**Objective:** In the material below, the lines containing the word "Identity" are required; copy each of them.
+++
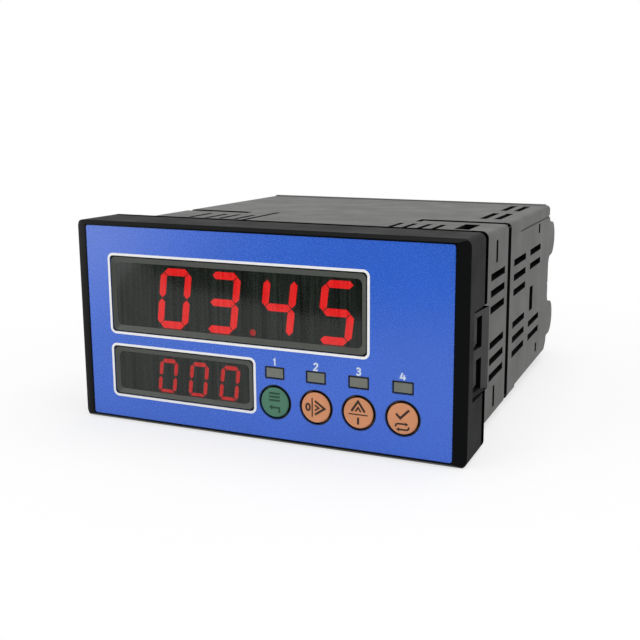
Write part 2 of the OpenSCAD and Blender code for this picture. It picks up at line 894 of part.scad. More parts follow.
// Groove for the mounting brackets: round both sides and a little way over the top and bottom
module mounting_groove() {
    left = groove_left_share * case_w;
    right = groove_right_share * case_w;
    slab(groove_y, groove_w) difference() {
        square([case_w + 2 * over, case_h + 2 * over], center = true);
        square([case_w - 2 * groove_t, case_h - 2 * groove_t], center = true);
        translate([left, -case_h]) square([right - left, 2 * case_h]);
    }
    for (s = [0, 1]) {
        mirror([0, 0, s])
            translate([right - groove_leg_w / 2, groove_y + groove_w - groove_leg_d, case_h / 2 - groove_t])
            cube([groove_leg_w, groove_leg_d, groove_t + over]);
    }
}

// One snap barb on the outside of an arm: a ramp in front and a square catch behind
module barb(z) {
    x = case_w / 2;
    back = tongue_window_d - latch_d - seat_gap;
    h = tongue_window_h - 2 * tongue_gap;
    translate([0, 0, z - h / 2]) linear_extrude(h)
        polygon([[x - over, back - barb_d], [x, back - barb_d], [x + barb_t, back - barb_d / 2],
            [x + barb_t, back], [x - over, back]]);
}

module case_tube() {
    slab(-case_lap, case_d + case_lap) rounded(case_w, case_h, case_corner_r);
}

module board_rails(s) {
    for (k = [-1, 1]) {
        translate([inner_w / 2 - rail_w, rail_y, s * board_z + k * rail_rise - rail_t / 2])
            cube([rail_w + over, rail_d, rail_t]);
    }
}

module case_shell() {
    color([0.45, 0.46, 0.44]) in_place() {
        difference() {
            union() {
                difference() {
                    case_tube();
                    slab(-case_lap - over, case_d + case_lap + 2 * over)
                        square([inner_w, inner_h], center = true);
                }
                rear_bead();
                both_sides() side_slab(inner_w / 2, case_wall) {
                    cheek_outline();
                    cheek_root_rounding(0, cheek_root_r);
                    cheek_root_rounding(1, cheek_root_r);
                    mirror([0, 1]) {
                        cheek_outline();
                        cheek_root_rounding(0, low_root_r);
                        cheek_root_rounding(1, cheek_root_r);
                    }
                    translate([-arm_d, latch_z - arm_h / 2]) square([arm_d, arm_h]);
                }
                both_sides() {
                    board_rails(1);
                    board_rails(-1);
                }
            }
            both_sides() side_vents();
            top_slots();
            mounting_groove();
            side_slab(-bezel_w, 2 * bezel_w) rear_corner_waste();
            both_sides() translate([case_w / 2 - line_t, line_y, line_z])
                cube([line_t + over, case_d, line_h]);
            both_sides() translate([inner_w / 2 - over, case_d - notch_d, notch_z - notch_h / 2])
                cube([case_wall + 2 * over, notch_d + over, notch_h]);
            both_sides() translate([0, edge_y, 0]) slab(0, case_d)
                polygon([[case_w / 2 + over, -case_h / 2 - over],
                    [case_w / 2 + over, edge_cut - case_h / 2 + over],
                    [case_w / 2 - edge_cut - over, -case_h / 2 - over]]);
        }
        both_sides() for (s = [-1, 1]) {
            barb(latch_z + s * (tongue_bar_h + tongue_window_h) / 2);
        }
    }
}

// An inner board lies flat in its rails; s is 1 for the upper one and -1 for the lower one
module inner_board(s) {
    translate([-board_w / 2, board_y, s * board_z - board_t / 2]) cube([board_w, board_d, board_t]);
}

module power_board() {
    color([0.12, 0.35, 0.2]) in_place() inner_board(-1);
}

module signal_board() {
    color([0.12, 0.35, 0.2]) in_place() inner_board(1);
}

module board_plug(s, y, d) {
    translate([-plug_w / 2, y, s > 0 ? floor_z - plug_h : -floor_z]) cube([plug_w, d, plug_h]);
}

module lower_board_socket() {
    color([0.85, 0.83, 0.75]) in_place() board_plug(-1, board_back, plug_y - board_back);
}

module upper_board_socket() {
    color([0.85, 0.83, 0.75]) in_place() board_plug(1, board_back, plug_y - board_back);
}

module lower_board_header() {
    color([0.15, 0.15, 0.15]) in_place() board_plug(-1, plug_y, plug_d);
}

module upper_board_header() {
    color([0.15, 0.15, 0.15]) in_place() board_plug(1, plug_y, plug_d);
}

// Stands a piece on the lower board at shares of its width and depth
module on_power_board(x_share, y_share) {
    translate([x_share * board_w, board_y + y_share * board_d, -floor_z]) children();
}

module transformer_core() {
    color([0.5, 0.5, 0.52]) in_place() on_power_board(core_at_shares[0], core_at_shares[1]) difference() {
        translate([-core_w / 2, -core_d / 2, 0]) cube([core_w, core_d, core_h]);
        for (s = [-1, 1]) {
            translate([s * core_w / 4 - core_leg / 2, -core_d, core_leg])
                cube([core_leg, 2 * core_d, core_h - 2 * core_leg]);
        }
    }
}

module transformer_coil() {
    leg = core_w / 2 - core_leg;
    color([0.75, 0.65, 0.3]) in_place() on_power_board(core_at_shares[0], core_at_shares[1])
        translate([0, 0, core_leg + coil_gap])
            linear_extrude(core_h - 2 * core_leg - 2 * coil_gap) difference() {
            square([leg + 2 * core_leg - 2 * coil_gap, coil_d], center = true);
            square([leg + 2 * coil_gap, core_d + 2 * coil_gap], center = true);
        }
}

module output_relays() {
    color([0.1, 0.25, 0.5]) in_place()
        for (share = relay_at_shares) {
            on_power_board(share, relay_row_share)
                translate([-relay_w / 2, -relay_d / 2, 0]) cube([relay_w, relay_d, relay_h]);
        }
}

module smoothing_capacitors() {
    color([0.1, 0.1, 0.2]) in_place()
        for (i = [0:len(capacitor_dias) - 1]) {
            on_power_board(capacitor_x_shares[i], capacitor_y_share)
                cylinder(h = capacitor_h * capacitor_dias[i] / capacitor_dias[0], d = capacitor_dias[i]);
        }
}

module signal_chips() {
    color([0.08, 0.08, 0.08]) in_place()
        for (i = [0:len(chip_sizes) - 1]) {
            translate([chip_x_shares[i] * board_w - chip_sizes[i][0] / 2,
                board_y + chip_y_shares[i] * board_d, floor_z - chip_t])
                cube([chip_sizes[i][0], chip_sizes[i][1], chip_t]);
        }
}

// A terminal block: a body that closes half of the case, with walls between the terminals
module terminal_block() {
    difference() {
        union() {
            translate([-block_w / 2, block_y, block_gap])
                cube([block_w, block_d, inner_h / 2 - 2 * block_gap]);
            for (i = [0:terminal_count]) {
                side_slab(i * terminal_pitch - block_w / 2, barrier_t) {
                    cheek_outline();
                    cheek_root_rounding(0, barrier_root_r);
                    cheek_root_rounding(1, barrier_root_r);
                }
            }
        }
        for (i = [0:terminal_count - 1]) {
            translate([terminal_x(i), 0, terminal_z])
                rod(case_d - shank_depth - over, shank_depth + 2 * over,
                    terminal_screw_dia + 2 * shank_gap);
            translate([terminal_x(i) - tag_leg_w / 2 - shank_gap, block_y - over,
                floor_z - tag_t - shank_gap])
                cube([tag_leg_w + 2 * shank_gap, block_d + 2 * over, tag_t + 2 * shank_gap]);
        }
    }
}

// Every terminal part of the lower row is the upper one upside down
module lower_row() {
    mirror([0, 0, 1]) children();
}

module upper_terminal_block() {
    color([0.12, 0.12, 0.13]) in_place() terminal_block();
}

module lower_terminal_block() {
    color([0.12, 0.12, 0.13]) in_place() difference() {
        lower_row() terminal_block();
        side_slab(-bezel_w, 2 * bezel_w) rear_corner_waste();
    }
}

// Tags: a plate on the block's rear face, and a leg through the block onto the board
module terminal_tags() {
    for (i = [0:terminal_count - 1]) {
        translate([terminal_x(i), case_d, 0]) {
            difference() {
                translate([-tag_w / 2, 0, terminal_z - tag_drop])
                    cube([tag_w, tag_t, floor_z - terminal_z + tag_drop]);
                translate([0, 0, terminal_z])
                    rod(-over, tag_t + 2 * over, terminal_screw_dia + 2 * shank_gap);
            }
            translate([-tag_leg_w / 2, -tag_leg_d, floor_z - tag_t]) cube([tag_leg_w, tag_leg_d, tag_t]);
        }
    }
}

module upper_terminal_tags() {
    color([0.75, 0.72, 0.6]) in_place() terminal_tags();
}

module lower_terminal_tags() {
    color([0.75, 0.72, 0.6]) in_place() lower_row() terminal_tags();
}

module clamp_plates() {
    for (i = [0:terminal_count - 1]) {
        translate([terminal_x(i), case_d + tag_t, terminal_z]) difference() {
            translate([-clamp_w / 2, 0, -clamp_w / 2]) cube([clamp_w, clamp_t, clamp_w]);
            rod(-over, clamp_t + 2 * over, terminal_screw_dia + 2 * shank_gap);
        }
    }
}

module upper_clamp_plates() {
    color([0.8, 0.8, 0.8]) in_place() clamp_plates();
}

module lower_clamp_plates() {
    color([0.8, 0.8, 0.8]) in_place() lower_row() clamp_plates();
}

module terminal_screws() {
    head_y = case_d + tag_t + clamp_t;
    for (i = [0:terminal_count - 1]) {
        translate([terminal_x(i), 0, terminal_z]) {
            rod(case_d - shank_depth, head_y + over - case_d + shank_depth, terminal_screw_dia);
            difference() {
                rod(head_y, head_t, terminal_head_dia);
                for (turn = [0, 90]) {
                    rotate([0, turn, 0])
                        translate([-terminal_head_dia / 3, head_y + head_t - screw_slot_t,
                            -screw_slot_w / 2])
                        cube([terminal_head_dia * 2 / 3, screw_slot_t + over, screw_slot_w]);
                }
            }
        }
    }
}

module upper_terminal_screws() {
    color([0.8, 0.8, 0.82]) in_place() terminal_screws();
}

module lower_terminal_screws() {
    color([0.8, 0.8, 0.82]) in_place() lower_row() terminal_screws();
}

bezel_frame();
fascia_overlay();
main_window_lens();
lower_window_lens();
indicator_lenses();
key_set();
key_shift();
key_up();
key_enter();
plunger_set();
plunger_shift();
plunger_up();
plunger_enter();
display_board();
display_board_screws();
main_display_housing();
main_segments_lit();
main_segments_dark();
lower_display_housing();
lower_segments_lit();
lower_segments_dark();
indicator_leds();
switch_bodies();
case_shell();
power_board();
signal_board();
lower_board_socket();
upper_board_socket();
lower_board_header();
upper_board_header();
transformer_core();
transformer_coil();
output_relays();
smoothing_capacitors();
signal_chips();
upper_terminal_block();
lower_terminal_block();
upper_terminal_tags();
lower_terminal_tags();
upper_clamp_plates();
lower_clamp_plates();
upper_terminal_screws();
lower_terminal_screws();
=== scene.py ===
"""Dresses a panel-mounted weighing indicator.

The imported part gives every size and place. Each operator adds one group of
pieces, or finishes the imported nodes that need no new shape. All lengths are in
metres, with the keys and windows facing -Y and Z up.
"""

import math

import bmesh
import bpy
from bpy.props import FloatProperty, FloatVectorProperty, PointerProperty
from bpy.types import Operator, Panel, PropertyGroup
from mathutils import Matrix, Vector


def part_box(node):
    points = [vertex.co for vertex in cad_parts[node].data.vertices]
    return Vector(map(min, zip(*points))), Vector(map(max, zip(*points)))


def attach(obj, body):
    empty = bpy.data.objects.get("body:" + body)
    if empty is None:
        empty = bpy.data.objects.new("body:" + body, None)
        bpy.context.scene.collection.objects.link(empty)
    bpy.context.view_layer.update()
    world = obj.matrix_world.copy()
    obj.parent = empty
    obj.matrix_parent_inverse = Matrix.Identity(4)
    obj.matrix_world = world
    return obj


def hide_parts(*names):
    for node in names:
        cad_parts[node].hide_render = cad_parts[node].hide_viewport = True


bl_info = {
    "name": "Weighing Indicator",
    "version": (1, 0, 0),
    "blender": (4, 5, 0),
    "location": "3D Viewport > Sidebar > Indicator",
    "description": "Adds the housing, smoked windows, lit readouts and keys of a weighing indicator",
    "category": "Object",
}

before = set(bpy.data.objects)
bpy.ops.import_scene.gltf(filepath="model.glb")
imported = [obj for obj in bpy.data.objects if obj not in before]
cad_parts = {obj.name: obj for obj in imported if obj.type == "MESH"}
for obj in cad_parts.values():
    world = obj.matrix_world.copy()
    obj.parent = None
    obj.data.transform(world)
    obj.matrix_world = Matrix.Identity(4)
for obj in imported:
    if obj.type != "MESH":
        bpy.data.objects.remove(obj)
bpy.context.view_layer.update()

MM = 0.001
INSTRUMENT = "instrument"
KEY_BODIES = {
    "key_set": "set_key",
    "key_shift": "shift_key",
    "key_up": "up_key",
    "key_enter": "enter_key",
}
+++
**Reply to the task:**
    obj.matrix_parent_inverse = Matrix.Identity(4)
    obj.matrix_world = Matrix.Identity(4)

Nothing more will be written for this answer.